Knowing is half the battle
I know I talk about diabetes in this space quite a bit. Not only because it’s an epidemic… but because there are just so many natural ways to combat this deadly disease.
It’s also my way of letting you know that diabetes is a silent killer that you have to be looking out for at all times. And according to a recent report from the CDC, this message really needs to get out more.
In this report, researchers defined prediabetes as fasting plasma glucose levels between 100 and 125 mg/dL or glycated hemoglobin (HbA1c) results ranging from 5.7 to 6.4. (These are tests that I urge all of my readers to get. If your doctor hasn’t performed them, it’s time to find a new one.)
From 2005 to 2006, a mere 7 percent of American adults knew that they were prediabetic.
Awareness rose slightly in later years, to about 5.1 percent among young people, 10 percent among the middle-aged, and almost 12 percent among people over 65. (Not surprising statistics, given that younger people typically don’t pay all that much attention to their health.)
People with less education are less aware of their diabetes status.
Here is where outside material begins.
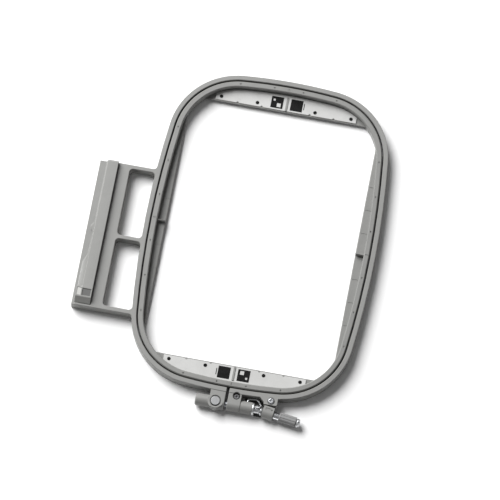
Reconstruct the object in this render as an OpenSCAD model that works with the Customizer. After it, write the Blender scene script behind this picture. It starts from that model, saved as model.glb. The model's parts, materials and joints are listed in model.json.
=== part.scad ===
// Embroidery hoop for a domestic embroidery machine: a split outer ring with a carriage
// bracket and a screw clamp, and a lift-out inner frame with camera-marker plates.
// Origin: centre of the sewing field on the plane the hoop lies on. +Y runs along the long side.

/* [Rings] */
// Half width of the joint between the two rings
joint_half_w = 90.6; // [90:0.1:91]
// Half length of the joint between the two rings
joint_half_l = 130.6; // [130:0.1:131]
// Radius of the long, nearly straight sides
side_r = 760; // [740:1:780]
// Radius of the short sides
end_r = 420; // [410:1:430]
// Radius of the corners
corner_r = 53; // [50:0.5:55]
// Clear gap between the rings, filled by cloth in use
cloth_gap = 1.2; // [1:0.1:1.3]
// Wall thickness of the outer ring
outer_wall = 4; // [3.8:0.1:4.2]
// Wall thickness of the inner ring
inner_wall = 4.5; // [4.3:0.1:4.7]
// Height of both rings
ring_h = 10.8; // [10.6:0.1:11]
// Width of the split in the outer ring
split_w = 2.2; // [1.6:0.1:2.6]

/* [Sewing field] */
// Half width of the opening
field_half_w = 78.3; // [77:0.1:79]
// Half length of the opening
field_half_l = 110.5; // [109:0.1:111]
// Top of the flange inside the inner ring
flange_top = 4; // [3.8:0.1:4.2]
// Thickness of the flange
flange_t = 2; // [1.6:0.1:2.4]
// Pitch of the scale lines and of the notches
scale_pitch = 20; // [20:1:20]

/* [Marker plates] */
// Half width of a marker plate
plate_half_w = 58.5; // [58:0.1:59]
// Distance from the field's centre to a plate's straight edge
plate_edge = 111.4; // [111.2:0.1:111.6]
// Thickness of a plate
plate_t = 0.8; // [0.6:0.1:1]
// Side of a marker square
marker_side = 10; // [9:0.5:10]
// Thickness of the printed markers
ink_t = 0.1; // [0.1:0.05:0.2]

/* [Bracket] */
// Left edge of the bracket
bracket_left = -140.7; // [-142:0.1:-140]
// Right edge of the bracket's solid strip
bracket_right = -115.2; // [-116:0.1:-115]
// Lower end of the bracket
bracket_low = -85.1; // [-86:0.1:-84]
// Upper end of the bracket
bracket_high = 40.5; // [40:0.1:41]
// Height of the connector bar above the bracket
bar_rise = 4; // [3.6:0.1:4.4]
// Lower end of the connector bar's full height
bar_low = -78.7; // [-80:0.1:-78]
// Upper end of the connector bar
bar_high = 40.9; // [40.6:0.1:41.4]
// Left side of the connector bar
bar_left = -134; // [-134.2:0.1:-133.6]
// Right side of the connector bar
bar_right = -125.2; // [-126:0.1:-125]

/* [Clamp] */
// Distance of the clamp screw from the field's centre
clamp_y = -143.8; // [-144:0.1:-143.6]
// Height of the clamp screw's axis
clamp_z = 5.3; // [5.2:0.1:5.4]
// Radius of the clamp screw
rod_r = 2.5; // [2.4:0.05:2.5]
// Distance of the swivel nut from the field's centre line
nut_x = -10.1; // [-10.4:0.1:-9.8]
// Radius of the swivel nut
nut_r = 3.75; // [3.6:0.05:3.8]
// Outer radius of the lugs and sleeves round the screw
sleeve_r = 5.2; // [5.1:0.05:5.2]
// Place of the universal joint along the clamp
joint_x = 23; // [22.8:0.1:23.2]
// Angle between the clamp screw and the knob's shaft
knob_tilt = 8; // [6:0.5:9]
// Radius of the knob's shaft
shaft_r = 2.9; // [2.8:0.05:3]
// Radius of the knob's grip
knob_r = 4.2; // [4:0.1:4.4]
// Length of the knob along its axis
knob_l = 17.4; // [17:0.1:18]
// Number of grooves along the knob
knob_grooves = 10; // [8:1:12]

/* [Hidden] */
eps = 0.01;
run_fit = 0.05;                                   // radial clearance of a running fit
$fn = 48;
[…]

And normal weight people are also less aware than their overweight or obese counterparts.
As you might expect, awareness is also higher among people with a strong family history of diabetes. As well as among those on blood pressure and cholesterol medications, those with health insurance coverage, and those who have a steady source of healthcare (like a clinic or doctor’s office).
Granted, these findings really aren’t that different than what you would normally expect in terms of awareness. Far too many people are clueless about their health status in general. But that’s a story for another day.
The real problem here is the low percentage across the board of people who are aware of their blood sugar issues. Because at the end of the day, diabetes affects almost every organ. And it has implications for almost every major disease.
So it’s no surprise that cases of diabetes are skyrocketing in the United States. The bigger tragedy being that this deadly trend could be stopped in its tracks. It just takes a simple recipe of smart diet, regular exercise, and modest weight loss.
These are all easy things to do. And yet, it remains difficult to get the masses behind such a program.
I think at this point in American history, everyone should consider themselves prediabetic until proven otherwise. And they should take the necessary steps to prevent diabetes from ruining their lives.
Step one: Start eating the Hamptons way.
“Awareness of prediabetes–United States, 2005-2010.” MMWR Morb Mortal Wkly Rep. 2013 Mar 22;62(11):209-12.